Jenny and Melanie appreciate their role in bringing people together from all over the state to learn about conserving Wisconsin’s natural resources and educating others to do the same, but they know they simply could not have accomplished such a task alone. In addition to assistance from other Trees for Tomorrow staff, help came from those in the Wisconsin Master Naturalist office as well as others who had previously conducted similar trainings. Jenny notes, “We had so much help from the folks down in Madison as well as other organizations that have experience hosting a training course;” adding, “it takes a village for sure!”
The Wisconsin Master Naturalist program conducts training sessions all across the state. Trees for Tomorrow hopes to continue hosting the Master Naturalist program in the future. For more information on the program, visit wimasternaturalist.org. For more information on Trees for Tomorrow, visit treesfortomorrow.com.
Meet Vern and Danielle: the newest Wisconsin Master Naturalists
When Trees for Tomorrow decided to host a Wisconsin Master Naturalist program, two staff members, Danielle Christensen and Vern Gentele, took advantage of this unique opportunity to take part in the course.
Both Danielle and Vern are environmental science educators at Trees for Tomorrow. Danielle, who has been with Trees for Tomorrow since 2017, is both the school program and animal care coordinator, scheduling school visits and taking care of the campus animals used for teaching and demonstrations. Vern has been on staff for almost four years and is the assistant education manager. In addition, Vern coordinates summer interns as well as the natural resources career exploration programs held on campus.
Though heavily involved in educating others on environmental topics, both Danielle and Vern expressed a desire to learn more.
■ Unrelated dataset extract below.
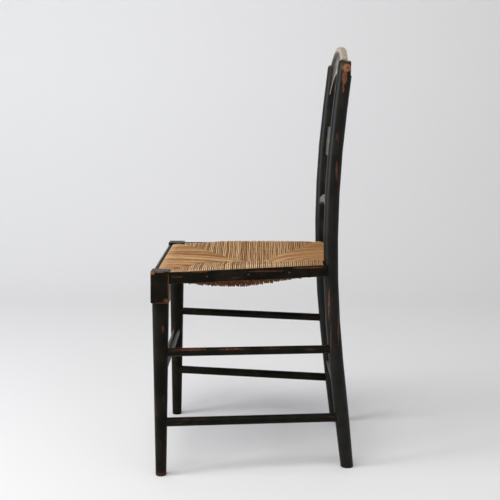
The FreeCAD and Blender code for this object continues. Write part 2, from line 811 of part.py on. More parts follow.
put("half_post_spacing", post_x)
put("crest_end_low", size["crest_depth"])
put("crest_low_apex", size["crest_waist"] - size["crest_arch"])
put("board_tenon_length", size["slat_tenon"] + size["tenon_root"])
put("crest_slot_width", size["crest_thickness"] + 2 * size["tenon_fit"])
put("crest_slot_height", size["crest_tenon_height"] + 2 * size["tenon_fit"])
put("slot_depth", size["post_radius"] + size["tenon_root"])
put("crest_cope_height", 2 * size["crest_depth"])
crest = add_body("crest_rail", leaning_frame(size["crest_top"], 0, size["post_upper_lean"]))
outline = add_sketch(crest, "crest_outline", "XZ_Plane")
draw_outline(outline, (
    ("half_post_spacing", "-crest_end_low", 0, "-crest_low_apex"),
    ("half_post_spacing", 0),
    ("-half_post_spacing", 0, 0, "crest_arch"),
    ("-half_post_spacing", "-crest_end_low"),
))
pad(crest, outline, "crest_thickness", symmetric=True)
# The front of its top edge rolls forward, so that the board is thickest there
put("roll_low_apex", size["crest_arch"] - size["crest_roll_height"])
put("roll_reach", size["crest_thickness"] / 2 + size["crest_roll_thickness"])
roll = add_sketch(crest, "roll_outline", "XZ_Plane")
draw_outline(roll, (
    ("half_post_spacing", "-crest_roll_height", 0, "roll_low_apex"),
    ("half_post_spacing", 0),
    ("-half_post_spacing", 0, 0, "crest_arch"),
    ("-half_post_spacing", "-crest_roll_height"),
))
pad(crest, roll, "roll_reach")


def arched_edge(highest):
    """A test for edges that run the length of a board and whose highest point is at a given height."""
    def test(edge):
        box = edge.BoundBox
        return box.XLength > size["half_post_spacing"] and abs(box.ZMax - highest) < size["wrap_thickness"]
    return test


ease(crest, "crest_top_bevel", arched_edge(size["crest_arch"]))
ease(crest, "crest_roll_bevel",
     lambda edge: arched_edge(size["roll_low_apex"])(edge) and edge.CenterOfMass.y < -size["crest_thickness"])
ease(crest, "crest_low_bevel", arched_edge(-size["crest_low_apex"]))


def join_board(board, side, height, drop, tenon_height, thickness, slot_height, slot_width):
    """Gives the board a flat tenon at one end, and the post a slot for it."""
    tenon_end = post_x - size["post_radius"] + size["slat_tenon"]
    frame = board.Placement.multiply(Placement(Vector(0, 0, -size[drop] if drop else 0), Rotation()))
    tenon_start = tenon_end - size["board_tenon_length"] if side > 0 else -tenon_end
    tenon = centred(frame, 0, size[thickness], size[tenon_height], tenon_start)
    add_primitive(board, "AdditiveBox", "tenon", tenon,
                  Length="board_tenon_length", Width=thickness, Height=tenon_height)
    slot_end = tenon_end + size["mortise_end_gap"]
    slot_start = slot_end - size["slot_depth"] if side > 0 else -slot_end
    slot = centred(frame, 0, size[slot_width], size[slot_height], slot_start)
    add_primitive(posts["left" if side > 0 else "right"], "SubtractiveBox", "slot", slot,
                  Length="slot_depth", Width=slot_width, Height=slot_height)


for side in SIDES.values():
    cope_to_post(crest, side, size["crest_top"] - size["crest_depth"] / 2, "crest_cope_height")
    join_board(crest, side, size["crest_top"], "crest_tenon_drop", "crest_tenon_height", "crest_thickness",
               "crest_slot_height", "crest_slot_width")

# Round plugs let into the posts' outer sides, level with the crest rail's ends and shaped to the posts

put("plug_hole_radius", size["plug_radius"] + size["tenon_fit"])
put("plug_hole_length", size["plug_depth"] + size["overrun"])
put("plug_trim_height", 4 * size["plug_radius"])
plugs = []
for side_name, side in SIDES.items():
    direction = post_direction(size["plug_height"])
    centre = post_point(side, size["plug_height"])
    outward = Vector(side, 0, 0)
    inner = centre + Vector(0, size["plug_setback"], 0) + outward * (size["post_radius"] - size["plug_depth"])
    add_primitive(posts[side_name], "SubtractiveCylinder", "plug_hole", aim(inner, outward),
                  Radius="plug_hole_radius", Height="plug_hole_length")
    blank = doc.addObject("Part::Cylinder", "plug_blank")
    blank.setExpression("Radius", formula("plug_radius"))
    blank.setExpression("Height", formula("plug_hole_length"))
    blank.Placement = aim(inner, outward)
    trim = doc.addObject("Part::Cylinder", "plug_trim")
    trim.setExpression("Radius", formula("post_radius"))
    trim.setExpression("Height", formula("plug_trim_height"))
    trim.Placement = aim(centre - direction * (size["plug_trim_height"] / 2), direction)
    plug = doc.addObject("Part::Common", "plug")
    plug.Base = blank
    plug.Tool = trim
    plugs.append(plug)
plug_group = doc.addObject("Part::Compound", "crest_plugs")
plug_group.Label = "crest_plugs"
plug_group.Links = plugs

# Middle slat: a flat board let into slots in the posts

put("half_slat_height", size["slat_height"] / 2)
put("slat_slot_width", size["slat_thickness"] + 2 * size["tenon_fit"])
put("slat_slot_height", size["slat_height"] + 2 * size["tenon_fit"])
put("half_slat_length", post_x - size["post_radius"] + size["slat_tenon"])
slat = add_body("middle_slat", leaning_frame(size["slat_centre"], size["slat_thickness"] / 2, lean(size["slat_centre"])))
outline = add_sketch(slat, "slat_outline", "XZ_Plane")
draw_outline(outline, (
    ("half_slat_length", "-half_slat_height"),
    ("half_slat_length", "half_slat_height"),
    ("-half_slat_length", "half_slat_height"),
    ("-half_slat_length", "-half_slat_height"),
))
pad(slat, outline, "slat_thickness", symmetric=True)
ease(slat, "slat_bevel", lambda edge: edge.BoundBox.XLength > size["half_post_spacing"])
for side_name, side in SIDES.items():
    slot_end = size["half_slat_length"] + size["mortise_end_gap"]
    slot_start = slot_end - size["slot_depth"] if side > 0 else -slot_end
    slot = centred(slat.Placement, 0, size["slat_slot_width"], size["slat_slot_height"], slot_start)
    add_primitive(posts[side_name], "SubtractiveBox", "slot", slot,
                  Length="slot_depth", Width="slat_slot_width", Height="slat_slot_height")

# Lower back rail: a slim arch with round tenons

put("low_rail_half", size["low_rail_height"] / 2)
put("low_rail_apex", size["low_rail_half"] + size["low_rail_arch"])
put("low_rail_arch_low", size["low_rail_arch"] - size["low_rail_half"])
low_rail = add_body("lower_back_rail", leaning_frame(size["low_rail_centre"], 0, lean(size["low_rail_centre"])))
outline = add_sketch(low_rail, "low_rail_outline", "XZ_Plane")
draw_outline(outline, (
    ("half_post_spacing", "-low_rail_half", 0, "low_rail_arch_low"),
    ("half_post_spacing", "low_rail_half"),
    ("-half_post_spacing", "low_rail_half", 0, "low_rail_apex"),
    ("-half_post_spacing", "-low_rail_half"),
))
pad(low_rail, outline, "low_rail_thickness", symmetric=True)
ease(low_rail, "low_rail_bevel", lambda edge: edge.BoundBox.XLength > size["half_post_spacing"])
for side_name, side in SIDES.items():
    cope_to_post(low_rail, side, size["low_rail_centre"])
    join_round(low_rail, posts[side_name], post_point(side, size["low_rail_centre"]), Vector(side, 0, 0),
               "low_rail_tenon_radius", "low_rail_mortise_radius")

doc.recompute()

# Checks, then one file for each piece

pieces = [item for item in doc.Objects if item.TypeId == "PartDesign::Body"] + [nail_group, plug_group]
for item in doc.Objects:
    if "Invalid" in item.State or "Error" in item.State:
        raise RuntimeError("%s (%s) is in state %s" % (item.Label, item.Name, item.State))
for piece in pieces:
    if piece.Shape.isNull() or not piece.Shape.isValid():
        raise RuntimeError("the shape of %s isn't valid" % piece.Label)
for item in doc.Objects:
    base = getattr(item, "BaseFeature", None)
    if not item.TypeId.startswith("PartDesign::") or item.TypeId == "PartDesign::Body" or base is None:
        continue
    change = item.Shape.Volume - base.Shape.Volume
    adds = "Additive" in item.TypeId or item.TypeId in ("PartDesign::Pad", "PartDesign::Revolution")
    gain = change if adds else -change
    slack = VOLUME_SLACK_SHARE * base.Shape.Volume
    same_faces = len(item.Shape.Faces) == len(base.Shape.Faces)
    if gain < -slack or (same_faces and gain < slack):
        owner = item.getParentGeoFeatureGroup().Label
        raise RuntimeError("%s of %s changes the volume by %.3f" % (item.Name, owner, change))

os.makedirs("parts", exist_ok=True)
for piece in pieces:
    piece.Shape.exportStep("parts/%s.step" % piece.Label)
    print("%-24s solids %2d  volume %10.1f  box %s" % (
        piece.Label, len(piece.Shape.Solids), piece.Shape.Volume, piece.Shape.BoundBox))
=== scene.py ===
import math
import random

import bpy
from mathutils import Matrix, Vector


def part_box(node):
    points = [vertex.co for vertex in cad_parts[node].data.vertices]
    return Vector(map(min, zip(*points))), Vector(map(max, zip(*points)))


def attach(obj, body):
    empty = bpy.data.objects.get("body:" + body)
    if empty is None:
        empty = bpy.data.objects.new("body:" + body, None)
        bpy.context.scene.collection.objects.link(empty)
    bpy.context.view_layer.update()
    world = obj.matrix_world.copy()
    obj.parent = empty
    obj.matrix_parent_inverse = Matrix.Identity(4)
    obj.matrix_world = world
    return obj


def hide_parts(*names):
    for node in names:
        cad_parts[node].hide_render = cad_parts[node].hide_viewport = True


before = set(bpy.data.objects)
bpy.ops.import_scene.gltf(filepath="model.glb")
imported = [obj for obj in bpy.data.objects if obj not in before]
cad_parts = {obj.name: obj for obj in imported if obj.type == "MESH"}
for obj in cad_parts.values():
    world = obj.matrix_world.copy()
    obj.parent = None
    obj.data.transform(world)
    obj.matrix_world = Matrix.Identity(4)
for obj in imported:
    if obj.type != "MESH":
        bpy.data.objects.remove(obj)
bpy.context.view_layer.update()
random.seed(1838)
MM = 0.001
# The way the grain runs: across the chair, from front to back, or up
ACROSS, DEEP, UP = 0, 1, 2
# Half the crest rail's length, in millimetres
CREST_HALF = 140.0

# Sizes of the rush seat, in millimetres

FRONT_Y, BACK_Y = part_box("rush_seat")[0].y / MM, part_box("rush_seat")[1].y / MM
DEPTH = BACK_Y - FRONT_Y
HALF_FRONT, HALF_BACK = 216.7, 159.1
FRONT_TOP, BACK_TOP = 429.2, 437.2
# Height of the seat where it wraps a rail
WRAP = 28.4
# Half the distance from cord to cord, and how far in from the outer face a cord begins to turn down
CORD = 2.1
EDGE = 8.0
# The dip in the middle, the swell beside the side rails, the pinch at the front and back rails, the pouch
# below and its belly
DISH, PILLOW, PINCH, POUCH, BELLY = 17.0, 6.0, 1.2, 22.0, 5.0
DISH_POWER = 1.25
# Where the swell is highest and how wide it is, as shares of half the seat's width
PILLOW_PLACE, PILLOW_WIDTH = 0.86, 0.17
# How far in from the sides the pouch has its full depth
POUCH_RUN = 62.0
# The weave's mitres, from the bridge in the middle to a front corner and to a back corner, as (x, y)
FRONT_MITRE = ((0.0, -20.0), (19.0, -47.0), (48.0, -80.0), (97.0, -115.0), (184.0, -171.0))
BACK_MITRE = ((0.0, 16.0), (32.0, 50.0), (60.0, 75.0), (88.0, 102.0), (137.0, 140.0))
# Shares of the seat's depth, each with the shares of dish, pouch, pinch and pillow there
DISH_AT, POUCH_AT, PINCH_AT, PILLOW_AT = 1, 2, 3, 4
STATION_SHARES = (
    (0.0, 0.0, 0.0, 1.0, 0.0), (0.08, 0.12, 0.24, 1.0, -0.3), (0.18, 0.38, 0.55, 0.6, -0.35),
    (0.25, 0.52, 0.72, 0.4, 0.25), (0.32, 0.75, 0.85, 0.2, 0.85), (0.40, 0.90, 0.95, 0.0, 1.0),
    (0.50, 1.0, 1.0, 0.0, 1.0), (0.62, 1.0, 0.80, 0.0, 1.0), (0.77, 0.62, 0.52, 0.2, 0.95),
    (0.87, 0.35, 0.36, 0.4, 0.9), (0.93, 0.15, 0.20, 0.6, 0.6), (1.0, 0.0, 0.0, 1.0, 0.0))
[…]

And while both live in the Eagle River area, a chance to further their knowledge on Northwoods plants and animals was equally appealing.
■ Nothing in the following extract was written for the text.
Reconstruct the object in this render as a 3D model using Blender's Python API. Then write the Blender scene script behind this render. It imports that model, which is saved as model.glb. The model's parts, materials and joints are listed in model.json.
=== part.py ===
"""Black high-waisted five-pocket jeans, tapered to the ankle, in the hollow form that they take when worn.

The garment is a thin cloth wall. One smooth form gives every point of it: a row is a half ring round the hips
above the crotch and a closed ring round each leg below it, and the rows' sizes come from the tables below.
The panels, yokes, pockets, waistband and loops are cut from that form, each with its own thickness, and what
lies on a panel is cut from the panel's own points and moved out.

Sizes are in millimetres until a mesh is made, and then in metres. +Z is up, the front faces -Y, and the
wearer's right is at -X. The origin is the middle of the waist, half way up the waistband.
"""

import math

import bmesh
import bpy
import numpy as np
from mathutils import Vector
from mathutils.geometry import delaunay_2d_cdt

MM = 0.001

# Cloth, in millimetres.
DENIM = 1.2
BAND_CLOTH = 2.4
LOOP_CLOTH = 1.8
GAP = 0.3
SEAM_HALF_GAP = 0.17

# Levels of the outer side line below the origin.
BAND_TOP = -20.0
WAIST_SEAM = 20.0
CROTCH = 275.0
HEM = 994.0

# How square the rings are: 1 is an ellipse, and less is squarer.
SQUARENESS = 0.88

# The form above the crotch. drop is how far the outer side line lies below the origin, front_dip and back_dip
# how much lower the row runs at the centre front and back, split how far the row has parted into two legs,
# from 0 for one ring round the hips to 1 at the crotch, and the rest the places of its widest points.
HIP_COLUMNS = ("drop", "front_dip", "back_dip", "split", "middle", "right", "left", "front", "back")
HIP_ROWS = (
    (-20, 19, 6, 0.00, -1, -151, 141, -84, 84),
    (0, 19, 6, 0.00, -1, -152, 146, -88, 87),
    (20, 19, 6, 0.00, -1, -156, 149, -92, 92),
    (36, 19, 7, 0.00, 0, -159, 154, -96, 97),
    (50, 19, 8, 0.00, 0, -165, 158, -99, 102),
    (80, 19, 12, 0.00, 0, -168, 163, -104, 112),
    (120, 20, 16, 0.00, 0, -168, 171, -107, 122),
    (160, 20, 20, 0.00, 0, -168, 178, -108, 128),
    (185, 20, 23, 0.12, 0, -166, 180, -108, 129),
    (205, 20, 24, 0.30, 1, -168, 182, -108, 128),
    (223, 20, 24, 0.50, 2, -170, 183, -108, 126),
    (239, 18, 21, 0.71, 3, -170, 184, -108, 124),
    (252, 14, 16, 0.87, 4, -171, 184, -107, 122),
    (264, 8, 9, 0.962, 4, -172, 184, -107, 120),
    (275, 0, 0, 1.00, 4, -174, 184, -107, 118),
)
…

Danielle originally started with a career as a history instructor, so while she has a background in teaching, she does not have any formal training in natural resources. She feels that being immersed in a week-long course where she could glean information on so many different topics is a great way to build her knowledge base. In addition, Danielle explains, the field experiences offered by the Master Naturalist program will be really interesting, adding “As a teacher, it’s really nice to be learning these things outside of the classroom.”
Vern always had an interest in fish and wildlife management, but when he first started his career, jobs in that field were scarce. So instead, Vern became an elementary school teacher. Eventually though, he was ready for a change and returned to college to obtain an associate degree in natural resources. Vern feels the hands-on approach the Master Naturalist program offers will be helpful when he teaches those topics to others, noting that he is looking forward to “getting outside and experiencing first-hand and then being able to pass that on to someone else.”
Both Danielle and Vern were able to leave their jobs behind and take the week to really learn and absorb the many topics presented as part of the Master Naturalist program. They participated in the classroom lectures and discussions and took advantage of the field experiences and opportunities to visit many different natural areas. The week was packed with information, excitement, and inspiration.
Vern really enjoyed the people he met and the camaraderie created within the group throughout the week-long program, but he feels his biggest take-away is realizing that being an effective volunteer and instructor does not require endless knowledge, just a desire to learn, noting, “you need to have an inquiring mind.” There will always be questions, but Vern explains, “If you don’t know the answer right away, there are sources and people to fill in the gaps.”
Danielle enjoyed the many experiences the program provided, especially appreciated the field opportunities. “Bird banding, expert interpretive hikes, local water resource experts,” Danielle explains, “all helped open my eyes to more issues in my own back yard.” She adds, “The course definitely met my expectations and then some.” Stating that she was both “surprised and awed,” Danielle notes that the course left her “feeling empowered.”
While this was the first time Trees for Tomorrow hosted the Wisconsin Master naturalist program but hopes to continue into the future. The organization also hopes to continue to surprise, awe and empower future naturalists, guests and visitors.